The book is designed to be bit more generic as far as languages go, and so you won’t get as much immediate practical benefit out of the book as you might from some others. Where the book excels, however, is in getting you ready for designing big data models: in that case, it’s a future investment as opposed to an immediate solution. Definitely worth a buy for anyone looking to improve their knowledge on big data frameworks – even if it’s not necessarily Hadoop!
|Amazon: MapReduce Design Patterns|
3. Hadoop: The Definitive GuideBy Tom White
This is still one of the best books on Hadoop in print at the moment – Tom White’s guide is comprehensive in the utmost: it goes all the way from what Hadoop is to in-depth examinations of Hadoop’s core features and functions- it even has a great deal of design philosophy, something that’s often neglected or shoved into a separate book entirely. White shows you not only how something works but why it does as well, an invaluable teaching method.
We have more in-depth coverage of the book here (http://www.learncomputer.com/hadoop-the-definitive-guide/), but it needs to be on our top 5 list as well: Tom White’s excellent tome is invaluable for anyone looking to get into Hadoop and learning how to apply it to their own big data problem in the office!
|Amazon: Hadoop: The Definitive Guide|
4. HBase: The Definitive GuideBy Lars George
HBase is often mentioned in the same breath as Hadoop, being the database that very neatly complements Hadoop’s distributed filesystem. HBase is non-relational, and NoSQL has been on the lips of just about every IT executive in recent years due to scalability and cost-effectiveness. Lars George does a great job of giving details about HBase while also teaching you how to integrate it with MapReduce for massive big data deployment scenarios.
Like the Hadoop Definitive Guide, the HBase: The Definitive Guide pulls no punches: it’s essential reading for anyone looking to set up and deploy a Hadoop / HBase setup in a production environment. The only weakness the book has is that it’s a bit dry, but in fairness it’s tough to present such dense subject material in a lighter fashion: whether you’re simply in the market for a non-relational database or are looking to implement something as soon as possible, Lars George’s book will do you a great deal of good!
|Amazon: HBase: The Definitive Guide|
5. Big Data: Principles and best practices of scalable realtime data systemsBy Nathan Marz, James Warren
Marz and Warren’s book is quite interesting, and not least of all because Marz was one of the three original engineers behind Twitter’s BackType search engine – in “Big Data” Marz and Warren take a hard look at practical principles behind behind designing and implementing scalable real-time data systems. In particular, they do their best to teach a method of design that they call “Lambda Architecture”, a first principles approach to the scalability problem that offers interesting insights into the way Big Data should be tackled.

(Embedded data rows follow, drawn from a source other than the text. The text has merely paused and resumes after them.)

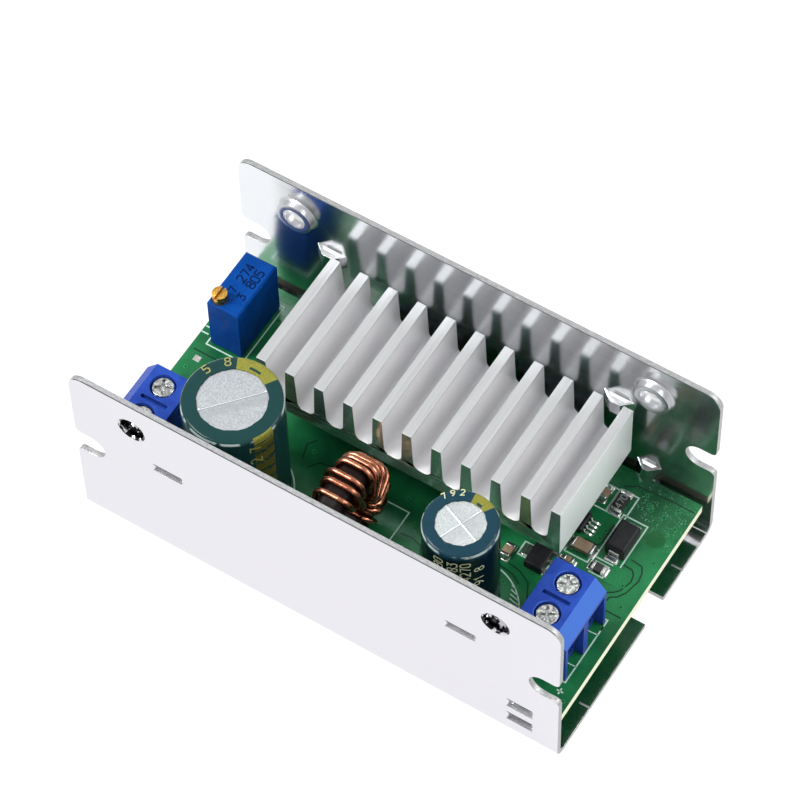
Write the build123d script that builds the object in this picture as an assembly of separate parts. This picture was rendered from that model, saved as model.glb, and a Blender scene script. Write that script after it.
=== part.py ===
from build123d import *
import math
import os

# Boost converter module: a circuit board held in an open folded-metal channel.
# Frame: +Z up, X along the channel (input end +X, output end -X),
# Y across it (near wall -Y, far wall +Y), origin at the middle of the underside.

os.makedirs("parts", exist_ok=True)

# ---------------------------------------------------------------- dimensions
CASE_L = 72.4          # channel length along X
CASE_W = 40.0          # outside width over both walls
CASE_H = 32.0          # wall height
SHEET = 0.8            # sheet thickness
BEND_R = 1.8           # outside bend radius
WALL_CORNER_R = 2.2    # rounded top corners of the walls

SLOT_W = 4.2           # open slots in the wall ends
SLOT_Z = 16.8
SLOT_DEPTH = 4.4
SLOT_LIP_R = 0.8

BASE_SLOT_W = 4.7      # open slots in the base ends
BASE_SLOT_Y = 4.7
BASE_SLOT_DEPTH = 6.0
RELIEF_Y = 11.9        # narrow relief cuts in the base ends
RELIEF_W = 0.3
RELIEF_DEPTH = 1.5

COLLAR_X = 26.9        # formed cover holes, collars drawn inward
COLLAR_Z = 26.5
COLLAR_BORE_R = 1.7
COLLAR_R = 2.65
COLLAR_H = 1.2

LANCE_IN = 1.3         # how far the lanced strips are pushed inward
FAR_LANCE_H = 2.4      # strips in the far wall
NEAR_UP_LANCE_H = 1.3
NEAR_LOW_LANCE_H = 1.8
UP_LANCE_X = (19.6, 24.1)
UP_LANCE_Z = 19.3
LOW_LANCE_X = {-1: (28.6, 32.5), 1: (24.9, 28.6)}

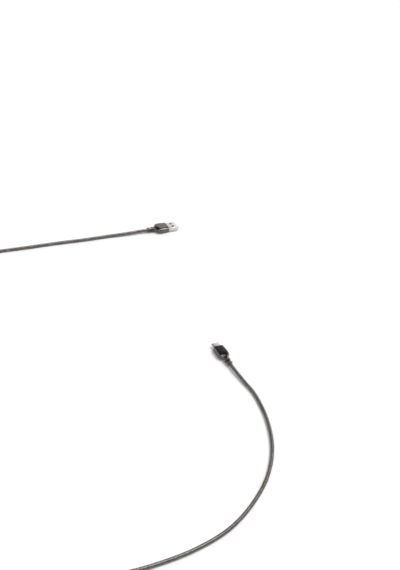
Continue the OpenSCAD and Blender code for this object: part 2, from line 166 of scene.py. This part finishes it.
# Where the hose goes, in mm, at the height hose_lie where none is given
route_mm = [
    (-28.8, 0, 3.1), (-46, 0, 2.6), (-68, 1, 1.9), (-98, 1), (-132, 2), (-168, 2), (-204, 3),
    (-240, 4), (-275, 0), (-305, -16), (-325, -43), (-333, -77), (-329, -112), (-317, -145),
    (-302, -177), (-290, -210), (-291, -245), (-304, -278), (-320, -310), (-332, -343),
    (-330, -378), (-310, -407), (-279, -422), (-245, -426), (-210, -428), (-175, -426),
    (-141, -418), (-110, -402), (-82, -380), (-60, -352), (-46, -320), (-39.5, -288),
    (-40.5, -267, 2.3), (-41.5, -251.4, 3.1),
]
route = [hose_start] + [
    (p[0] / 1000, p[1] / 1000, p[2] / 1000 if len(p) == 3 else hose_lie) for p in route_mm
] + [hose_finish]


def smooth_line(points, steps):
    """A smooth curve through the points, with its ends running on straight."""
    knots = np.array(points, float)
    knots = np.vstack([2 * knots[0] - knots[1], knots, 2 * knots[-1] - knots[-2]])
    line = []
    for p, q, r, s in zip(knots, knots[1:], knots[2:], knots[3:]):
        for t in np.arange(steps) / steps:
            line.append(
                q + (r - p) * t / 2 + (2 * p - 5 * q + 4 * r - s) * t**2 / 2
                + (3 * q - p - 3 * r + s) * t**3 / 2
            )
    return np.array(line + [knots[-2]])


hose_line = smooth_line(route, line_steps)
hose_line[:, 2] = np.maximum(hose_line[:, 2], hose_lie)
steps = np.linalg.norm(np.diff(hose_line, axis=0), axis=1)
hose_along = np.concatenate([[0], np.cumsum(steps)])
hose_length = float(hose_along[-1])
hose_turns = round(hose_length / hose_pitch)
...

Of all the books on this list, Big Data is perhaps the most theoretical- but it could also be the most useful. Marz and Warren don’t get into too many specifics when it comes to database, filesystem, or language, which may not be what some people are looking for or need, but they do get into the principles you should consider when choosing your tools and implementing your system- an invaluable lesson for anyone to learn before they start a big data project.
|Amazon: Big Data: Principles and best practices of scalable realtime data systems|
Big Data is becoming something that many companies are requiring: as data sets and points grow to terabytes or even petabytes in size, sophisticated frameworks are required to be able to handle them and process them effectively. Don’t be left out of the loop when it comes to this rapidly growing part of the IT field- grab some of these books and educate yourself today!